None but tame sheepish criminals repent,
Who fear the idle bugbear, punishment:
Your gallant sinner scorns that cowardice,
The poor regret of having done amiss;
Brave he, to his first principles still true,
Can face damnation, sin with hell in view,
And bid it take the soul he does bequeath,
And blow it thither with his dying breath.
Dare such as these profess religion's name?
Who, should they own 't, and be believed, would shame
It's practice out of the world, would atheists make
Firm in their creed, and vouch it at the stake?
Is heaven for such, whose deeds make hell too good,
Too mild a penance for their cursè brood?
For whose unheard of crimes, and damnèd sake,
Fate must below new sorts of torture make,
Since, when of old it framed that place of doom,
'Twas thought no guilt, like this, could thither come.
Base recreant souls ! would you have kings trust you,
Who never yet kept your allegiance true
To any but hell's prince? who with more ease
Can swallow down most solemn perjuries,
Than a town-bully common oaths and lies?
Are the French Harry's fates so soon forgot?
Our last best Tudor? or the powder-plot?
And those fine streamers that adorned so long
The bridge, and Westminster, and yet had hung,
Were they not stolen, and now for relics gone?
Think Tories loyal, or Scotch Covenanters;
Bobbed tigers gentle; courteous, fasting bears;
Atheists devout, and thrice wracked mariners;
Take goats for chaste and cloistered marmosites;
For plain and open, two-edged parasites;
Believe bawds modest, and the shameless stews;
And binding drunkards' oaths, and strumpets’ vows;

And when in time these contradictions meet,
Then hope to find 'em in a Loyolite:
To whom, though gasping, should I credit give,
I'd think 'twere sin, and damned like unbelief.
Oh for the Swedish law enacted here!
No scarecrow frightens like a priest-gelder,
Hunt them, as beavers are, force them to buy
Their lives with ransom of their lechery.
Or let that wholesome statute be revived,
Which England heretofore from wolves relieved;
Tax every shire instead of them to bring
Each year a certain tale of Jesuits in;
And let their mangled quarters hang the isle
To scare all future vermin from the soil.
Monsters avaunt! may some kind whirlwind sweep
Our land, and drown these locusts in the deep;
Hence ye loathed objects of our scorn and hate,
With all the curses of an injured state;
Go, foul impostors, to some duller soil.
Some easier nation with your cheats beguile;
Where your gross common gulleries may pass,
To slur and top on bubbled consciences;
Where ignorance, and the inquisition rules,
Where the vile herd of poor implicit fools
Are damned contentedly, where they are led
Blindfold to hell, and thank, and pay their guide!
Go, where all your black tribe before are gone,
Follow Chastel, Ravaillac, Clement down,
Your Catesby, Faux, and Garnet, thousands more.
And those who hence have lately raised the score;
Where the grand traitor now, and all the crew
Of his disciples must receive their due;
Where flames, and tortures of eternal date
Must punish you, yet ne'er can expiate:
Learn duller fiends your unknown cruelties,
Such as no wit, but yours, could e'er devise,
No guilt, but yours, deserve; make hell confess
Itself outdone, it's devils damned for less.

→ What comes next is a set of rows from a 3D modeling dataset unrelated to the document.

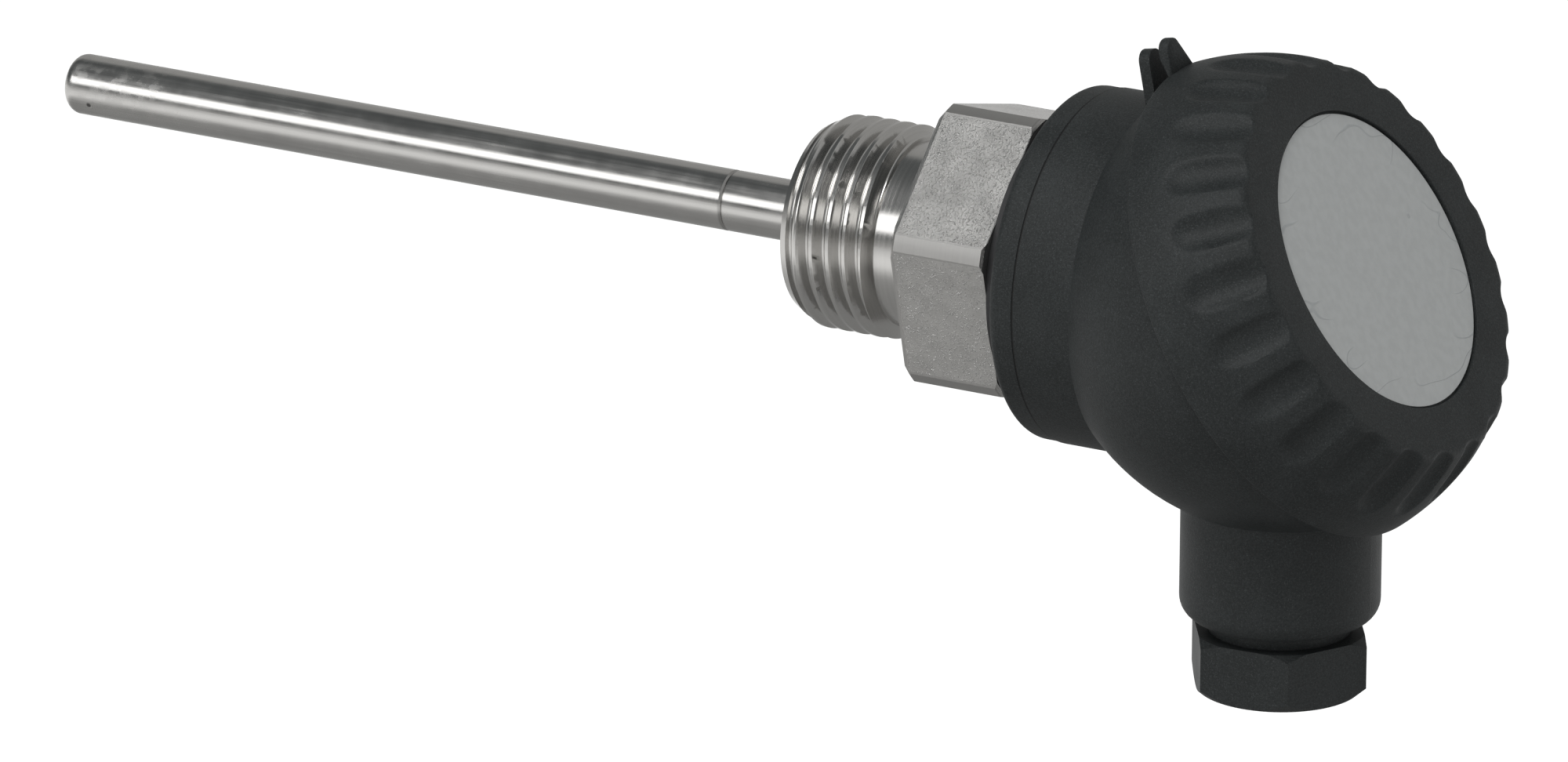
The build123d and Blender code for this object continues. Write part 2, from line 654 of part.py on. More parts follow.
# Terminal block with two ears and an open channel for each pole
channel_width = BAR_WIDTH + 2 * FACE_CLEARANCE
channel_floor = BAR_TOP - BAR_THICKNESS
with BuildPart() as terminal_block:
    with BuildSketch(cap_plane.offset(BLOCK_FOOT)):
        with Locations((BLOCK_OFFSET, 0)):
            Rectangle(BLOCK_LENGTH, 2 * block_half_width)
    extrude(amount=BLOCK_TOP - BLOCK_FOOT)
    with BuildSketch(cap_plane.offset(BLOCK_FOOT)):
        with Locations((BLOCK_OFFSET, 0)):
            Rectangle(EAR_WIDTH, 2 * ear_reach)
    extrude(amount=EAR_THICKNESS)
    fillet(
        terminal_block.edges().filter_by(Axis((0, 0, 0), cap_out)).group_by(Axis.Y)[0]
        + terminal_block.edges().filter_by(Axis((0, 0, 0), cap_out)).group_by(Axis.Y)[-1],
        radius=EAR_WIDTH / 3,
    )
    with BuildSketch(cap_plane.offset(channel_floor)):
        with Locations((BLOCK_OFFSET, pole_offset), (BLOCK_OFFSET, -pole_offset)):
            Rectangle(BLOCK_LENGTH, channel_width)
    extrude(amount=BLOCK_TOP - channel_floor, mode=Mode.SUBTRACT)
    with BuildSketch(cap_plane.offset(channel_floor)):
        with Locations((CLAMP_OFFSET, pole_offset), (CLAMP_OFFSET, -pole_offset)):
            Circle(CLAMP_SHANK_RADIUS + BODY_CLEARANCE)
    extrude(amount=-CLAMP_WELL_DEPTH, mode=Mode.SUBTRACT)
    with BuildSketch(cap_plane.offset(BLOCK_FOOT)):
        with Locations((BLOCK_OFFSET, ear_screw_offset), (BLOCK_OFFSET, -ear_screw_offset)):
            Circle(BLOCK_SCREW_RADIUS + LOOSE_CLEARANCE)
    extrude(amount=EAR_THICKNESS, mode=Mode.SUBTRACT)
save(terminal_block, "terminal_block")

# For each pole: terminal bar, clamp plate, clamp screw, block screw and lead wire
bar_start = BLOCK_OFFSET - BLOCK_LENGTH / 2 + BAR_END_MARGIN
bar_end = BLOCK_OFFSET + BLOCK_LENGTH / 2 + TAG_OVERHANG
plate_foot = BAR_TOP + BODY_CLEARANCE
head_foot = plate_foot + CLAMP_PLATE_THICKNESS + FACE_CLEARANCE
block_head_foot = BLOCK_FOOT + EAR_THICKNESS
for letter, side in (("a", -1), ("b", 1)):
    pole = -side * pole_offset
    with BuildPart() as terminal_bar:
        with BuildSketch(cap_plane.offset(channel_floor)):
            with Locations(((bar_start + bar_end) / 2, pole)):
                Rectangle(bar_end - bar_start, BAR_WIDTH)
            with Locations((CLAMP_OFFSET, pole)):
                Circle(CLAMP_SHANK_RADIUS + RUNNING_CLEARANCE, mode=Mode.SUBTRACT)
        extrude(amount=BAR_THICKNESS)
    save(terminal_bar, f"terminal_bar_{letter}")

    with BuildPart() as clamp_plate:
        with BuildSketch(cap_plane.offset(plate_foot)):
            with Locations((CLAMP_OFFSET, pole)):
                Rectangle(CLAMP_PLATE_SIDE, CLAMP_PLATE_SIDE)
                Circle(CLAMP_SHANK_RADIUS + RUNNING_CLEARANCE, mode=Mode.SUBTRACT)
        extrude(amount=CLAMP_PLATE_THICKNESS)
    save(clamp_plate, f"clamp_plate_{letter}")

    with BuildPart() as clamp_screw:
        with BuildSketch(cap_plane.offset(head_foot)):
            with Locations((CLAMP_OFFSET, pole)):
                Circle(CLAMP_HEAD_RADIUS)
        extrude(amount=CLAMP_HEAD_HEIGHT)
        with BuildSketch(cap_plane.offset(head_foot)):
            with Locations((CLAMP_OFFSET, pole)):
                Circle(CLAMP_SHANK_RADIUS)
        extrude(amount=-CLAMP_SHANK_LENGTH)
        with BuildSketch(cap_plane.offset(head_foot + CLAMP_HEAD_HEIGHT)):
            with Locations((CLAMP_OFFSET, pole)):
                Rectangle(2 * CLAMP_HEAD_RADIUS, SLOT_WIDTH)
        extrude(amount=-SLOT_DEPTH, mode=Mode.SUBTRACT)
    save(clamp_screw, f"clamp_screw_{letter}")

    with BuildPart() as block_screw:
        with BuildSketch(cap_plane.offset(block_head_foot)):
            with Locations((BLOCK_OFFSET, -side * ear_screw_offset)):
                Circle(BLOCK_SCREW_HEAD_RADIUS)
        extrude(amount=BLOCK_SCREW_HEAD_HEIGHT)
        with BuildSketch(cap_plane.offset(block_head_foot)):
            with Locations((BLOCK_OFFSET, -side * ear_screw_offset)):
                Circle(BLOCK_SCREW_RADIUS)
        extrude(amount=-BLOCK_SCREW_LENGTH)
        with BuildSketch(cap_plane.offset(block_head_foot + BLOCK_SCREW_HEAD_HEIGHT)):
            with Locations((BLOCK_OFFSET, -side * ear_screw_offset)):
                Rectangle(SLOT_WIDTH, 2 * BLOCK_SCREW_HEAD_RADIUS)
        extrude(amount=-SLOT_DEPTH, mode=Mode.SUBTRACT)
    save(block_screw, f"block_screw_{letter}")

    lead_side = side * LEAD_HALF_PITCH
    behind_tag = bar_end + LEAD_BEHIND_TAG
    on_tag = BAR_TOP + LEAD_RADIUS + FILLING_GAP
    with BuildPart() as lead_wire:
        with BuildLine() as lead_path:
            FilletPolyline(
                Vector(chip_end + FILLING_GAP, lead_side, 0),
                Vector(nipple_end_x + LEAD_STRAIGHT_PAST_NIPPLE, lead_side, 0),
                cap_point(behind_tag, side * pole_offset, BAR_TOP - 2 * BAR_THICKNESS),
                cap_point(behind_tag, side * pole_offset, on_tag),
                cap_point(bar_end - LEAD_ON_TAG, side * pole_offset, on_tag),
                radius=[LEAD_BEND, LEAD_TAG_BEND, LEAD_TAG_BEND],
            )
        with BuildSketch(Plane(origin=lead_path.line @ 0, z_dir=lead_path.line % 0)):
            Circle(LEAD_RADIUS)
        sweep(path=lead_path.line)
    save(lead_wire, f"lead_wire_{letter}")
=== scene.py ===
"""Dresses a temperature probe and its connection head for a studio picture.

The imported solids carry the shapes. This script gives every one of them a
finish, cuts the pipe thread, softens the fluted cap, and sets up the camera,
the lamps and the floor. Lengths are in metres unless they are called
millimetres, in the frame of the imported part: +X runs along the probe towards
the head, and +Z is up.
"""

import logging
import math
from collections.abc import Sequence
from dataclasses import dataclass
from enum import Enum
from functools import cache

import bmesh
import bpy
from mathutils import Matrix, Vector


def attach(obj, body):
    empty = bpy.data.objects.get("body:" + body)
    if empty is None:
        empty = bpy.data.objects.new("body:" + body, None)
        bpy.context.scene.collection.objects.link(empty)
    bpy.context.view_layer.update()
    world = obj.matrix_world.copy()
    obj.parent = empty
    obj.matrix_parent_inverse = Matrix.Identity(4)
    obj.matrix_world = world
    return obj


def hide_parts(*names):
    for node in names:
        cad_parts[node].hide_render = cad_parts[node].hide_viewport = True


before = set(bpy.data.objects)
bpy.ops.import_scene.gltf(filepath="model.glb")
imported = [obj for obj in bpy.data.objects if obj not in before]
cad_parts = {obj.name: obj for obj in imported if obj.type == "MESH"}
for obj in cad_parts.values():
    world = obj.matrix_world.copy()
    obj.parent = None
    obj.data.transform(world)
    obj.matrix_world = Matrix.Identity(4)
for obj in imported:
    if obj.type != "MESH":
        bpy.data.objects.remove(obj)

MM = 0.001
WELD = 1e-7

Colour = tuple[float, float, float]
Place = tuple[float, float, float]
Span = tuple[float, float]
Socket = bpy.types.NodeSocket

log = logging.getLogger("probe")


class Slot(Enum):
    """The finishes of the part's record that the new pieces stand for."""

    FITTING_STEEL = "fitting_steel"
    HEAD_PLASTIC = "head_plastic"


class Join(Enum):
    """What becomes of the meshes that are put together."""

    WHOLE = "UNION"
    CUT = "DIFFERENCE"


class Number:
    """A number that a node tree works out, with plain arithmetic on it."""

    def __init__(self, graph: "Graph", socket: Socket) -> None:
        """Keeps the tree and the number's socket in it."""
        self.graph, self.socket = graph, socket

    def __add__(self, other: "Value") -> "Number":
        """Adds a number."""
        return self.graph.math("ADD", self, other)

    def __sub__(self, other: "Value") -> "Number":
        """Takes a number away."""
        return self.graph.math("SUBTRACT", self, other)

    def __rsub__(self, other: "Value") -> "Number":
        """Takes it away from a plain number."""
        return self.graph.math("SUBTRACT", other, self)

    def __mul__(self, other: "Value") -> "Number":
        """Multiplies by a number."""
        return self.graph.math("MULTIPLY", self, other)

    def __truediv__(self, other: "Value") -> "Number":
        """Divides by a number."""
        return self.graph.math("DIVIDE", self, other)

    def __mod__(self, other: "Value") -> "Number":
        """Gives what is left over whole steps of a number."""
        return self.graph.math("FLOORED_MODULO", self, other)

    def __pow__(self, power: float) -> "Number":
        """Raises it to a power."""
        return self.graph.math("POWER", self, power)

    def __abs__(self) -> "Number":
        """Drops its sign."""
        return self.graph.math("ABSOLUTE", self)


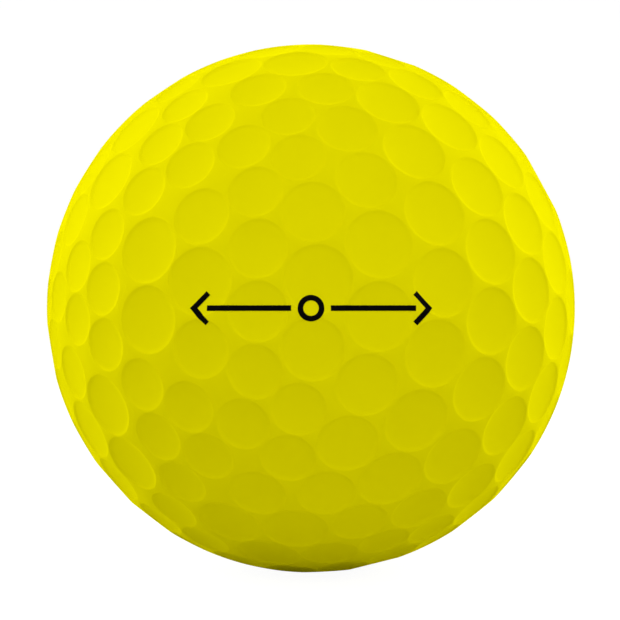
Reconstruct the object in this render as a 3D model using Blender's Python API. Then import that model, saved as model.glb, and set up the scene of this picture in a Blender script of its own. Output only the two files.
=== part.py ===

  1. Ignatius Loyola, who was born in 1491 in Guipuzcoa, one of the Basque provinces. In this Satire, Oldham is speaking in his own person.
  2. Loyola’s original profession was that of a soldier, in which he is aid to have displayed courage and ability. Having renounced arms for a religious life, he determined to make a pilgrimage to Jerusalem, for which he made elaborate preparations in the way of prayer and penance.
  3. See note p. 123.
  4. An Italian Jesuit, created a cardinal by Sextus V., was after afterwards made Archbishop of Capua; one of the most temperate and learned controversialists of his time. His writings are distinguished by perplexity of statement and integrity of reasoning.
  5. Persons who were ready to take false oaths for a consideration. Thus, in one of the Roxburghe ballads:—

    'I'll be no knight of the post,
    To sell my soul for a bribe.'


    They were called knights of the post, because they waited at the posts which it was the custom of the sheriffs to have at their doors for fixing proclamations upon. The custom is alluded to by Ben Jonson in Cynthia's Revels, A. i. Sc. 4.